Common Errors and Troubleshooting
When quartile functions fail, they typically return one of these errors:
| Error | Cause | Fix |
|---|---|---|
| #NUM! | Quart argument outside valid range | Use 0-4 for .INC, 1-3 for .EXC |
| #NUM! | Too few data points for .EXC | Need minimum 4 values; switch to .INC |
| #VALUE! | Non-numeric data in range | Clean data or use ISNUMBER to filter |
| #REF! | Invalid cell reference | Check that your range exists |
Handling empty cells:
Excel’s quartile functions ignore empty cells but not cells containing zero. If your data has blanks that represent missing values (not actual zeros), you’re fine. If blanks should be zeros, fill them first.

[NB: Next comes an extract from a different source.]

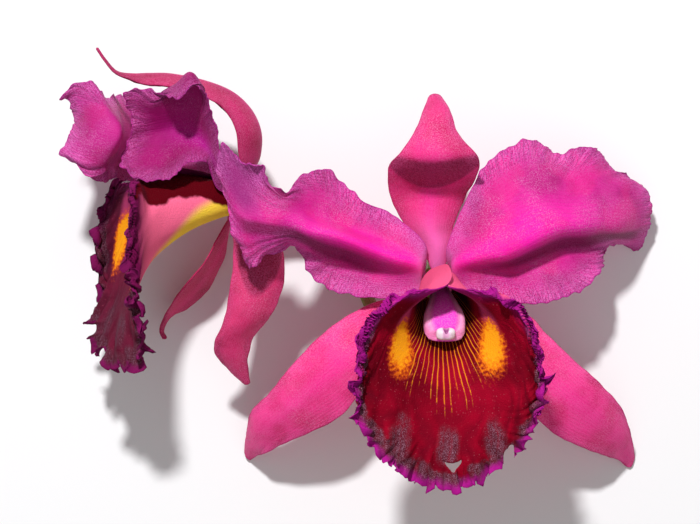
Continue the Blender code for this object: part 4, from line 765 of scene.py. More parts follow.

Handling text in numeric ranges:
' This will error if A2:A50 contains any text
=QUARTILE.INC(A2:A50, 1)
' Workaround using array formula (Ctrl+Shift+Enter in older Excel)
=QUARTILE.INC(IF(ISNUMBER(A2:A50), A2:A50), 1)
Dealing with ties:
Quartile functions handle duplicate values correctly. If multiple data points share the same value at a quartile boundary, the function still returns the correct interpolated result.
Best practice: Before running any quartile analysis, validate your data with:
=COUNT(A2:A50) ' Count of numeric values
=COUNTA(A2:A50) ' Count of non-empty cells
If these numbers differ, you have non-numeric data that needs cleaning.
Quartile calculations in Excel are straightforward once you understand which function to use and why. Start with QUARTILE.INC for most business applications, validate your data first, and use the IQR method for objective outlier detection. The box plot visualization ties everything together for stakeholder presentations.